The play is The Writer, and  Bannerman’s character is renowned playwright Donald Wellner, who has a difficult, complex relationship with his son Blake, a travel writer. The father can’t let his son forget his success, and measured against it, his son falls short. 

“He is very disparaging of his son’s efforts,” says Bannerman, and in his self-aggrandizement is disappointed with his offspring’s lacklustre career.

As many performances as Bannerman has behind him, and as many plays as Norm Foster has written, the Shaw ensemble member has never performed in a Foster play.

“I’ve met him socially,” he says, “but I’ve never been in a rehearsal with him.”

He can imagine, he says, sitting down with the writer of 60 plays to discover some biographic details and decipher whether there is a speck of Foster in Wellner. “I’d like to ask him a few pointed questions, and get details. This is a luxury for me to have the opportunity to sit with a playwright and have that conversation. It might provide some clues as to the depth of the character.”

Although on the surface The Writer seems to be made of serious stuff, it will have Foster’s trademark “humour with heart,” says Bannerman.

“If it’s Norm Foster, it will be entertaining. He’s known for one-liner after one-liner.”

And while that might seem incongruous given the nature of the father’s treatment of his son, which Bannerman says is harsh to the point of being uncomfortable, “it’s our job as performers to humanize the situation.”

His job also, he adds, involves looking at why the father feels the abusive language he uses as a parent is necessary, in an effort to make him believable.

It’s possible, as Norm Foster progresses as a playwright, he is looking for more depth in his characters, and responding with humour to the life crises they encounter, says Bannerman.

“Jokes can make light of dark, an uncomfortable situation more comfortable. This is life scripted. All the things we wish could be said, are said — that’s the point of a play, especially when the character doesn’t have as much self-knowledge as he thinks he does. My job is to get beneath the surface to see what happens when that character is alone in the dark.”

While Bannerman is known locally for his work with the Shaw, he has had a varied career on stages across the country, and is delighted to have the Foster Festival offering interesting roles in his own backyard. He also lectures with Shaw colleague Sharry Flett, offering a course for Queens University students in its School of Drama and Music, specializing in Victorian costumes and customs. It’s a subject they’ve taught to several theatre groups in varying formats, including at the Shaw, and is just one more opportunity that has allowed Bannerman to stay close to the community that has become home.
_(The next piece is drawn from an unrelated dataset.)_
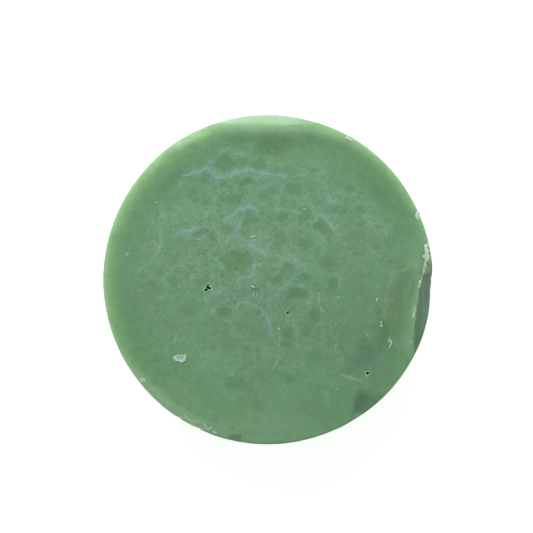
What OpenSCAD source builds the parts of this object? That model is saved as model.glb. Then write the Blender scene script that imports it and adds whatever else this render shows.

He recalls the move to Niagara-on-the-Lake in 1997, then working for the Shaw while living in Toronto. Deciding to buy a house was a daring move for an actor, who never knows where his next play is coming from. Shortly after settling on a little street considered a part of the Chautauqua neighbourhood, steps from the lake, there was a flood in the basement of their home. Neighbours pitched in to help as the water rose — including one man who was riding by on his bicycle, and seeing what was happening, leaned his bike against a tree and pitched in.

Neighbour and NOTL native Hope Bradley, looking out her window, saw the water rising in the hollow, and called to Bannerman to bring his family to her house.

“This is the longest I’ve every lived anywhere, through marriage, babies, and kids who have grown up here — it’s a real advantage, to be able to grow up in a community like this,” he says.

“People are saying the town is changing, but people were saying that in the 80s. Is it really changing?” 

Bannerman makes sure he is part of the community — he volunteers with Wine and Words at the library, meeting authors and dining with them before introducing them to their audience. He never misses an opportunity to go into schools to read stories to the students — listening to him read Roch Carrier’s Hockey Sweater is an experience they’ll not likely forget — and is ready and willing to speak any time he’s asked. “Anything I can do to give back is very, very satisfying,” he says.

Marian is now a program manager with the Niagara Region. Their daughters are 24 and 28, have left the nest but know their rooms are waiting for them at the family home, and Bannerman is reaping the benefits of technology — if he wants to audition, he can “self-tape” and send it in, and has been cast that way from a distance, without the need of a trip to Toronto.

He and Marian are both drawn to the water, he says — they love hearing the sound of lake waves on the nearby shore at night, and spending time with friends and neighbours, some of whom “have roamed the world and chosen this place as their home.” They make for interesting dinner conversation, he says, but more than that, “they’re people who know how to make things work and who help to make this town a better place.”

When he first came to NOTL to work in the theatre, he says, “what I never expected was that we would  discover it was such a caring and supportive community to raise our family. It’s really been a miracle for us, and for other families of Niagara artists as well.  And the work opportunities keep expanding, especially with the founding of the Foster Festival.” 

The Foster Festival runs from June 19 until Aug. 17. The Writer premiers June 19 and is on stage until July 5 followed by Hilda’s Yard, July 10 until July 26, and then another premier, Beside Myself, a musical by Norm Foster and Steve Thomas, July 31 until Aug. 17.